* **Task description**
Spot every line with the word "scene" and return it.

___ Provided data ___

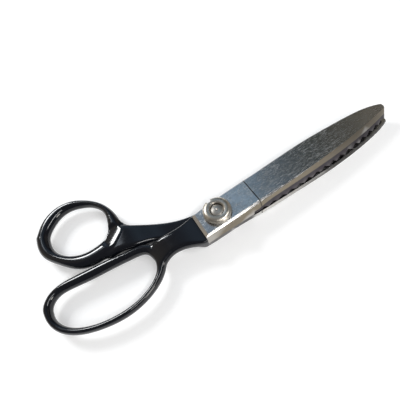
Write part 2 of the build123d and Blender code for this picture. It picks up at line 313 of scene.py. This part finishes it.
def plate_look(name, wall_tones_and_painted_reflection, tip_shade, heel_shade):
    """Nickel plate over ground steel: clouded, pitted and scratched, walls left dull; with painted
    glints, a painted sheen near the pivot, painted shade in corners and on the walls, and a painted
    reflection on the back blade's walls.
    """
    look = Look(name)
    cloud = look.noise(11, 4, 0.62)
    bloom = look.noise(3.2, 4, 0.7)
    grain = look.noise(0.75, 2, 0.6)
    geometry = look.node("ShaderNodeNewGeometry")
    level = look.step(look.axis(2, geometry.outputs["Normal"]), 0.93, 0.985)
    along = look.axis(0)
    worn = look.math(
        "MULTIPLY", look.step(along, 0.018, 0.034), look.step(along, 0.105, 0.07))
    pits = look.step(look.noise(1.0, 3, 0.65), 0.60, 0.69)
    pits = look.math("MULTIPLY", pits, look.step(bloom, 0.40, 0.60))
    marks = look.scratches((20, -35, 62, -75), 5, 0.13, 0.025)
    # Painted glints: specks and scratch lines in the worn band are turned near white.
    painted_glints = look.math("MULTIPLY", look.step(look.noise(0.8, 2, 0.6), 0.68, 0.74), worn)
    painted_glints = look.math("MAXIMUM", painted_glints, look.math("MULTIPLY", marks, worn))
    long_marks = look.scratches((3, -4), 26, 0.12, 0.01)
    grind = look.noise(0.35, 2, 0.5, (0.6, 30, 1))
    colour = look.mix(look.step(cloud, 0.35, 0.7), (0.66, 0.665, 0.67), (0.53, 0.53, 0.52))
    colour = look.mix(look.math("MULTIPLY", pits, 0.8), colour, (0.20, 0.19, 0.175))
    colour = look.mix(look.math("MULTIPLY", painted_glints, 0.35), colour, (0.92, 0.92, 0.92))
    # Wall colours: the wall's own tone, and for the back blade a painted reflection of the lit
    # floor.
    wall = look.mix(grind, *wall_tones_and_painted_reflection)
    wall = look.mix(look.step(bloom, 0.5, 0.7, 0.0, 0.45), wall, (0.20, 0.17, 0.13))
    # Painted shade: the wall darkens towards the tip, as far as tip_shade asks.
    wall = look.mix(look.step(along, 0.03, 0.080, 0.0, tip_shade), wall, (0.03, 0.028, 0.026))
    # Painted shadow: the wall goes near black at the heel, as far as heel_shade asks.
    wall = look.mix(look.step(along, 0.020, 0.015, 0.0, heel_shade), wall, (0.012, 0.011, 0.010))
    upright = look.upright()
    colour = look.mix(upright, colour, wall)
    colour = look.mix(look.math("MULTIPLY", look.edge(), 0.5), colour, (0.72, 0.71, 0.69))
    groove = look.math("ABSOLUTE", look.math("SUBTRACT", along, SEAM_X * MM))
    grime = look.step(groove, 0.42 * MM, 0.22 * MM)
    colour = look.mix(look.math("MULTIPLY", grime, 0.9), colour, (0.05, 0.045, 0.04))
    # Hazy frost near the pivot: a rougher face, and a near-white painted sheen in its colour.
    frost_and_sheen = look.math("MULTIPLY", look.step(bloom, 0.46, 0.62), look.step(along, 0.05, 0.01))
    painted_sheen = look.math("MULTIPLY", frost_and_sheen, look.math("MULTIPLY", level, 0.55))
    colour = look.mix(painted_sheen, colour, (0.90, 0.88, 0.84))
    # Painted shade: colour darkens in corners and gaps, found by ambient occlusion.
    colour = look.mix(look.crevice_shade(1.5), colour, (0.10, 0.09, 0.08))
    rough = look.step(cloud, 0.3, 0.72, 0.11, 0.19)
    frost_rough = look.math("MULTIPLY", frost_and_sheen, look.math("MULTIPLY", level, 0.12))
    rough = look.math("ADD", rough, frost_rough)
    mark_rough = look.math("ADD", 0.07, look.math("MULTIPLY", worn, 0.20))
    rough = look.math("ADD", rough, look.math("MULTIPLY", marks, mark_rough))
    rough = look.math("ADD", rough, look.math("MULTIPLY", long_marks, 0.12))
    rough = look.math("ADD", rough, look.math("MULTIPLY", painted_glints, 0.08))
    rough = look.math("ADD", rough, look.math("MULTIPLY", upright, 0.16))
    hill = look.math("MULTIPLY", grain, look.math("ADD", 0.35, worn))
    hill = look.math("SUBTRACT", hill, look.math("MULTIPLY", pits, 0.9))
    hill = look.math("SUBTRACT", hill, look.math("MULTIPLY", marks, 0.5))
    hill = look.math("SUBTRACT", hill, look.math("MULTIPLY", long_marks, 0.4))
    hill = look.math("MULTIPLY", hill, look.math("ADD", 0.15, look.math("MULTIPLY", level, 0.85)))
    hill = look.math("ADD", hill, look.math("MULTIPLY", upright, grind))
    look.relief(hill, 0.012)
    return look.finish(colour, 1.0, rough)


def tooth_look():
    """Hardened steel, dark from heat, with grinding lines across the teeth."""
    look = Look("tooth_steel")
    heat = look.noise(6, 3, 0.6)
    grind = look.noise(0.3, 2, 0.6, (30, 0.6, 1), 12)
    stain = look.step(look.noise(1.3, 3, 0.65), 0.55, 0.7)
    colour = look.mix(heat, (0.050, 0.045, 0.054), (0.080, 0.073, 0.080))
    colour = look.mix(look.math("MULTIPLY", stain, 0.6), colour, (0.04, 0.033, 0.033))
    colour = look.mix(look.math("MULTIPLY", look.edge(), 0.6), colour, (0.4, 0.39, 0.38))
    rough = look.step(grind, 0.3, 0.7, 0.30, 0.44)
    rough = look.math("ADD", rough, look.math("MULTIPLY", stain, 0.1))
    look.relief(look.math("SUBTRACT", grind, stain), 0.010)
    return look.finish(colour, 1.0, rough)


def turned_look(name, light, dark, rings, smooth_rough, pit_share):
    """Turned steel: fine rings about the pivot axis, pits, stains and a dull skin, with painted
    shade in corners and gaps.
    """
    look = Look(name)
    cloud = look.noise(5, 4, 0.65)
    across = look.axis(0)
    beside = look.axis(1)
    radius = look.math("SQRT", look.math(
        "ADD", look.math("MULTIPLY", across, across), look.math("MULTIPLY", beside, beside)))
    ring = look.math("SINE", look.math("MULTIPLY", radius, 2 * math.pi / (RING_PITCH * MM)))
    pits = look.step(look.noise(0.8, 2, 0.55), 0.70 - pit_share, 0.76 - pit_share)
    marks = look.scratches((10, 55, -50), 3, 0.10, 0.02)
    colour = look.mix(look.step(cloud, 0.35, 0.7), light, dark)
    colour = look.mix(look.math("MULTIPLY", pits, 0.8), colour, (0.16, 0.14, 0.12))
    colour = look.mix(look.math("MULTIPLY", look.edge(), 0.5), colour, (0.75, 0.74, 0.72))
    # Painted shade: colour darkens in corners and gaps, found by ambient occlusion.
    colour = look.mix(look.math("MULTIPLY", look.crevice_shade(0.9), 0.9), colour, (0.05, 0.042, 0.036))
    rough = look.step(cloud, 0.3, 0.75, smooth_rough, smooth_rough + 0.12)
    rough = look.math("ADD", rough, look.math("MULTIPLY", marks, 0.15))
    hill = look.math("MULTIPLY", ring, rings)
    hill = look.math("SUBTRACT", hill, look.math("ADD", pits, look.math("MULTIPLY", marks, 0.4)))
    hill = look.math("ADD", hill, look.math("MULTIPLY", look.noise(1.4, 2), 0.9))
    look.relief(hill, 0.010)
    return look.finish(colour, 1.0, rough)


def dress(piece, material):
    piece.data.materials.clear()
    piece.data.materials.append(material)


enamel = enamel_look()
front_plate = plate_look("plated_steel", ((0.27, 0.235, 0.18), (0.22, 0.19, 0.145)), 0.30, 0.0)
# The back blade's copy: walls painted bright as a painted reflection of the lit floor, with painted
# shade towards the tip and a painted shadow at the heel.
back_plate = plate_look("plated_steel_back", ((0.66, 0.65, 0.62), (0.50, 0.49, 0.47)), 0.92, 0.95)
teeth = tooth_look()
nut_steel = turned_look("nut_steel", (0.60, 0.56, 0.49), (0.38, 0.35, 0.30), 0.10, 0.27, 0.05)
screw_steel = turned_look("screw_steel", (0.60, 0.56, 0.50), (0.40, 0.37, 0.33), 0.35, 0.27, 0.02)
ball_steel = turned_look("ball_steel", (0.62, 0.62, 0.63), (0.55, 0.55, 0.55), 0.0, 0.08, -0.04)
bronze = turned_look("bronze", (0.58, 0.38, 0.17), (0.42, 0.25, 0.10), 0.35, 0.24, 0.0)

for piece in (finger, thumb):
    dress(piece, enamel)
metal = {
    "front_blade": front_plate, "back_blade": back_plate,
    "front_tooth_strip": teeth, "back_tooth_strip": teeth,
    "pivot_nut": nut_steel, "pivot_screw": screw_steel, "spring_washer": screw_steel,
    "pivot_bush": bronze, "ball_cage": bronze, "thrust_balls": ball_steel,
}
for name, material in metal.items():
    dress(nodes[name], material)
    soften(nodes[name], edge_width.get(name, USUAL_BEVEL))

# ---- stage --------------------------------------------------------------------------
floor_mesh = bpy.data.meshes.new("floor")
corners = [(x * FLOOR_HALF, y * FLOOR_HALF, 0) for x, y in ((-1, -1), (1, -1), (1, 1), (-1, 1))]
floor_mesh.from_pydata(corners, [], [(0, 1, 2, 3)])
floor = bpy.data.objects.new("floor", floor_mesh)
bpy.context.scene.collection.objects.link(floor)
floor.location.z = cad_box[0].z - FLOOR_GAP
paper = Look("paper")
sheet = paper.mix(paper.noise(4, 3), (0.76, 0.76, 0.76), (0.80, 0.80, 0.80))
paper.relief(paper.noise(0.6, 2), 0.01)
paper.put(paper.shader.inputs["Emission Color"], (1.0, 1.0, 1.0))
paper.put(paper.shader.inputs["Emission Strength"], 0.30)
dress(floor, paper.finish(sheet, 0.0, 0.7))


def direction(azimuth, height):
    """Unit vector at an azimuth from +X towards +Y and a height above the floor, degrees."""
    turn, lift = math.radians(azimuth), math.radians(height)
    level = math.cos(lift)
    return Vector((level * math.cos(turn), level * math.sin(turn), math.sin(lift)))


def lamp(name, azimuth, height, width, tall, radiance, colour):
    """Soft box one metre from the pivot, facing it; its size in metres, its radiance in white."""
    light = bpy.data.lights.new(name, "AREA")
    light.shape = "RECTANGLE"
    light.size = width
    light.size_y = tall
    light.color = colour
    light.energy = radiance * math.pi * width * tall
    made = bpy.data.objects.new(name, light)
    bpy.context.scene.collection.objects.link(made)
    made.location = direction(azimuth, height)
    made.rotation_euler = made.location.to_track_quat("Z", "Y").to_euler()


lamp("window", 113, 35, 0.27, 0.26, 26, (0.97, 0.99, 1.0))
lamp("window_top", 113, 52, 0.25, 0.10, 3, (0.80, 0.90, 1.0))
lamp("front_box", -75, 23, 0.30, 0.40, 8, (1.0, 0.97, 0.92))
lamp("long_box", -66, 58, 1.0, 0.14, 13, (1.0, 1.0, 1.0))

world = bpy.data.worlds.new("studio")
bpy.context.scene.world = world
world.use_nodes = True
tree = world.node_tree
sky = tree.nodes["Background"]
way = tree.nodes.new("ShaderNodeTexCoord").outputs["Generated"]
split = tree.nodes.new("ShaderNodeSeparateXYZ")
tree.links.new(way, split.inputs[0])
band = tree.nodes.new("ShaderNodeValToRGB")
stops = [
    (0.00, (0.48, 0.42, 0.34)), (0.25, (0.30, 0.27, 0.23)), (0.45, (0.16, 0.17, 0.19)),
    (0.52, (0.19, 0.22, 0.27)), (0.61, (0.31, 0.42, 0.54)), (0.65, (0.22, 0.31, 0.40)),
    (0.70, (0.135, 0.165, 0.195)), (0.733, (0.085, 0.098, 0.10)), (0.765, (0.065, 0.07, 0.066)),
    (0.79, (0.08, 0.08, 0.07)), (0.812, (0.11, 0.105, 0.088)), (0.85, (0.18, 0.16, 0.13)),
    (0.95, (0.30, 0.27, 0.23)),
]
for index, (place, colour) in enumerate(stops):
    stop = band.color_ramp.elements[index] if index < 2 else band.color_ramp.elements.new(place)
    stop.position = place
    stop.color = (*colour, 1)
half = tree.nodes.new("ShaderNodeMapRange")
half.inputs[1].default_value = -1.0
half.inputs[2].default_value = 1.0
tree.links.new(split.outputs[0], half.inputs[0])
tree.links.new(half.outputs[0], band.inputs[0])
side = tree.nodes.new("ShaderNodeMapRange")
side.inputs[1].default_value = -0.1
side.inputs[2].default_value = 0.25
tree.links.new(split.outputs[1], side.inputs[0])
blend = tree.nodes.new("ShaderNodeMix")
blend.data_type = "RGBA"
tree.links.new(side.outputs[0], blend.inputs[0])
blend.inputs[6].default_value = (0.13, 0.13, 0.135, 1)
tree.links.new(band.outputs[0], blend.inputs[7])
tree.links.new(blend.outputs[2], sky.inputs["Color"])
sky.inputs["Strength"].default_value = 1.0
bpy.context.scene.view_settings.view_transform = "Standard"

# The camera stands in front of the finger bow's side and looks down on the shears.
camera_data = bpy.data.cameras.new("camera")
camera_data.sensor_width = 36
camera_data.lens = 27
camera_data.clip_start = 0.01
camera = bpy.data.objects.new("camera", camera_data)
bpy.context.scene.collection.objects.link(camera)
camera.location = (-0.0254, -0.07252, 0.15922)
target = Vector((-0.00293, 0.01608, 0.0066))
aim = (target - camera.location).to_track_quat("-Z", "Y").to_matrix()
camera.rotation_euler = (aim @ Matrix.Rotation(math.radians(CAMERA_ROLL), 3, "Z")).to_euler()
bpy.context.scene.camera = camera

___

* **Correct response**
Write part 2 of the build123d and Blender code for this picture. It picks up at line 313 of scene.py. This part finishes it.
bpy.context.scene.collection.objects.link(floor)
    bpy.context.scene.collection.objects.link(made)
bpy.context.scene.world = world
bpy.context.scene.view_settings.view_transform = "Standard"
bpy.context.scene.collection.objects.link(camera)
bpy.context.scene.camera = camera